Depuis trois décennies, avec le processus de la mondialisation sous le capitalisme, on a assisté, dans le domaine de l’industrie manufacturière et des autres industries secondaires associées, à une destruction systématique des emplois. Pour ce qui est de la classe capitaliste, tant en Australie qu’à l'étranger, le pays n'est utile que comme un site pour des bureaux d’affaires régionaux, en tant que fournisseur de matières premières bon marché et comme un terrain de jeu, dans le domaine des casinos et du tourisme.
Les mesures prises pour détruire l'industrie automobile australienne sont un avertissement à la classe ouvrière partout dans le monde.

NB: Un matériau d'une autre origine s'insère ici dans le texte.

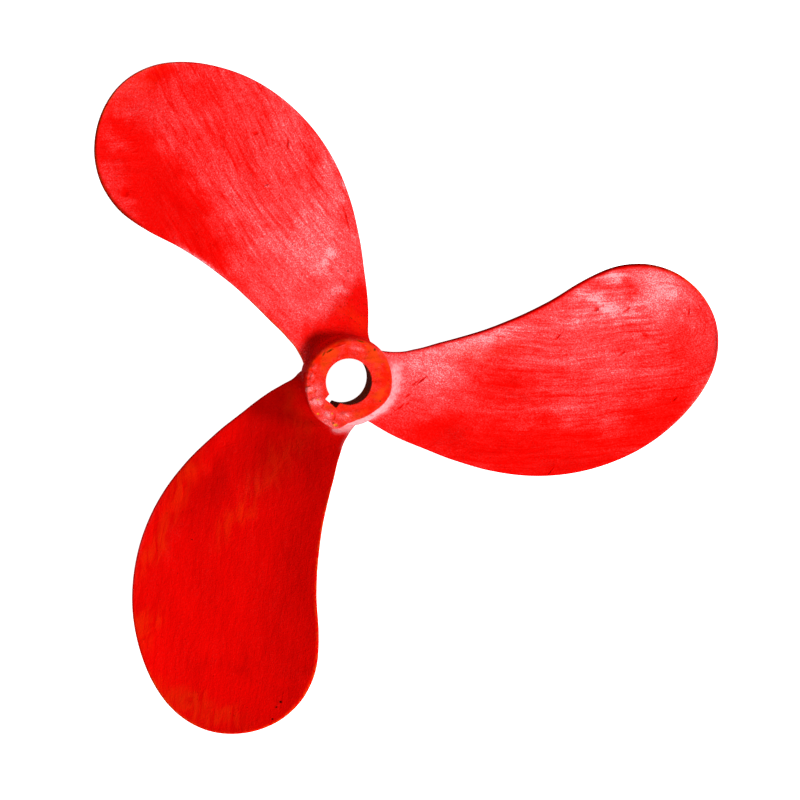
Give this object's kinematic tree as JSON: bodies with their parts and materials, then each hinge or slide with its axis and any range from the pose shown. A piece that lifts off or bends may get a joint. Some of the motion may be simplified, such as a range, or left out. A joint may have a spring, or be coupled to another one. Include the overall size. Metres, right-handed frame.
{
  "type": "ship propeller",
  "caption": "Fixed-pitch marine screw propeller cast in one piece, with broad flat blades on a short hub, a tapered keyed shaft bore and worn red paint.",
  "frame": {"origin": "centre of mass, on the shaft axis, 37 mm aft of the hub's fore face", "axes": "+Z aft along the shaft axis, out of the narrow end of the bore; +Y opposite the keyway; +X completes a right-handed frame, with one blade's generator line 30 degrees from it towards +Y"},
  "size_m": [0.7839, 0.7878, 0.0842],
  "materials": {
    "painted_casting": "brush-painted red over cast bronze, with streaks, pits and worn edges"
  },
  "bodies": {
    "root": {"propeller": "painted_casting"}
  },
  "joints": []
}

En Australie, le sort qu’affrontent les travailleurs de l’automobile est déjà utilisé pour demander la fin des avantages sociaux « archaïques » comme les taux de pénalité [ndt : système de compensation financière pour les journées de travail prolongées et le travail de nuit] et des coupes systématiques dans les salaires et la protection sociale. Sur le plan international, cela servira de menace et d'intimidation en direction des travailleurs de l'automobile pour qu’ils s'inclinent devant les prochaines exigences de réduction des coûts qui vont être prises contre eux.
Les travailleurs doivent faire le bilan de la situation. Les stratégies globales des sociétés et de la finance transnationale peuvent être vaincues, mais seulement par la stratégie politique mondiale qui correspond aux intérêts de la classe ouvrière internationale : le socialisme mondial.
L'unité internationale de la classe ouvrière est la base pour une lutte politique historiquement nécessaire pour arracher le contrôle des forces productives des mains de l'élite dirigeante capitaliste, réorganiser l'économie mondiale sur la base d'une planification socialiste rationnelle et mettre fin à la subordination de la vie économique à la recherche du profit privé. En élaborant un combat unifié contre les conglomérats de l'automobile et les gouvernements et syndicats qui les servent, les travailleurs de l’automobile en Australie et dans le monde doivent s’appuyer sur cette perspective.